Cut to 6 am the next morning: our apartment door is open; the landlord’s inside with us because he’d come to investigate possible sources of the leak; our neighbor is in the hall screaming profanity at him; and both of them end up calling the cops on each other. The neighbor’s pissed that the water is off and doesn’t think the leak is his problem; the landlord is pissed because the neighbor keeps going down to the basement and turning the water back on.

Anyway, three hours and four cops later, I realized that I am completely burned out. I welcomed the chaos because it meant that I didn’t need to write, or think about growing my subscribers, or paying the bills. All I needed to focus on, all I could focus on, was this. My neighbor screaming that he was going to “slap the shit” out of my landlord in front of multiple officers with active body cams was a much more desirable place to be than at my laptop. Telling my landlord to please stop talking when, a moment later, he brought up that he has a concealed carry permit and one of the cops asking him if he knew what premeditation meant, was a far, far more inviting place to be than thinking about content strategy and product mix.

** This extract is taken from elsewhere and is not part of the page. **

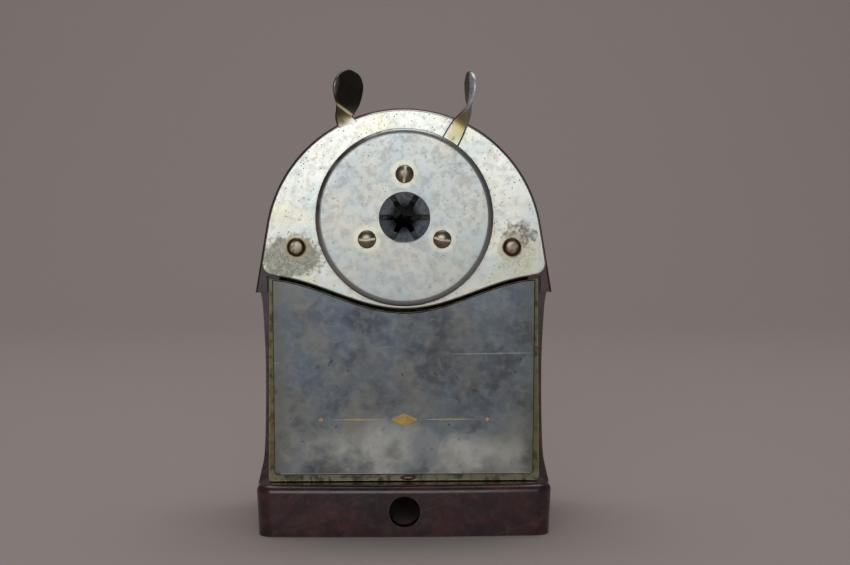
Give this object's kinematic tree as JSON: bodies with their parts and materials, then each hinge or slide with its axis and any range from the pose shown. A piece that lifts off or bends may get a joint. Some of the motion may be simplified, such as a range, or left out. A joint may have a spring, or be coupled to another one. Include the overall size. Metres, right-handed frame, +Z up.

As rough as the past three months have been, emotionally, financially, and mentally, I think that my cognitive collapse was indicative of something more than this uncertain world putting pressure on all of us. There’s a lot of dysfunction in traditional roleplaying publishing, and in the hobby itself, whether or not the participants can see it or are willing to acknowledge it. There’s a lot of bullshit in traditional publishing, indie publishing, and the creator/subscription space as well.

And my cognitive issues aside, I’m not sure how to move forward with this. Even if my short-term memory wasn’t nerfed, and my ability to sequence tasks was still sharp, the bullshit would still be bullshit. And even though there are quantifiable, physical reasons for my cognitive changes – literal brain damage – I’m starting to think that maybe, subconsciously, my brain noped out on purpose because I needed a break, and the only way I was going to take one was to be incapacitated.

Oh, the leak turned out to be the aggressive neighbor’s toilet flap not closing entirely. It was running constantly for a month and ran up a huge water bill, and he never reported it. A problem that three cops had to detain said neighbor for while the landlord and one cop could go upstairs to replace it, a chaperone was needed because the neighbor was convinced the landlord was going to do something untoward. A five-minute fix with a five-dollar part turned into a pointless three-hour drama. And I’d rather relive that than go back to work on Monday.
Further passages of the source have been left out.